Cette paraphilie est documentée depuis des décennies, mais elle reste encore mal expliquée. Qu’est-ce qui peut pousser une femme à proclamer sa passion pour un homme comme Wade Wilson ? Pourquoi, comme le rapporte Thomas Williams, certaines femmes tapissent leur chambre d’images d’un meurtrier comme une adolescente le faisait avec le boys band du moment ? Comment une femme peut-elle épouser un homme considéré comme l’un des plus monstrueux de son époque ? C’est ce qu’a fait Carole Ann Boone, mariée à Ted Bundy alors qu’il était dans le couloir de la mort, et mère de son enfant, conçu en prison.

De « 50 nuances de Grey » à Michel Fourniret

Les théories qui expliquent l’hybristophilie « sont nombreuses », répond Thomas Williams. « Elles vont de la victime d’abus [traumatisée] à l’individu lui-même violent, en quête d’un criminel connu pour l’aider dans ses propres intentions criminelles », souligne-t-il. Comme Monique Olivier, qui a débuté sa relation amoureuse avec Michel Fourniret alors qu’il était emprisonné pour agressions sexuelles et a ensuite participé à ses crimes. Robert King cite aussi les « fantasmes sexuels féminins » que l’on retrouve notamment dans la dark romance ces dernières années.
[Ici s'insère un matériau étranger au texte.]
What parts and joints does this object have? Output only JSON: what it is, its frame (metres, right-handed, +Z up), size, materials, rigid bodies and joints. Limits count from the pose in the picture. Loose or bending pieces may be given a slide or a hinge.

Nos papiers sur les serial killers

« Ces thèmes de l’homme riche, puissant, grand, beau et hautement dominant, qui « asservit la femme » […] ont été trouvés dans des milliards de recherches pornographiques menées par des femmes », rappelle-t-il, citant l’ouvrage A Billion Wicked Thoughts d’Oggi et Gaddams. C’est typiquement le cas dans 50 Nuances de Grey (écrit par une femme, pour les femmes et vendu à plus de 150 millions d’exemplaires). Un monde sépare toutefois celles qui se délectent de ce type d’ouvrages et celles qui planifient leur mariage dans le parloir du couloir de la mort…

* Quelques cas d’hommes souffrant d’hybristophilie ont été recensés.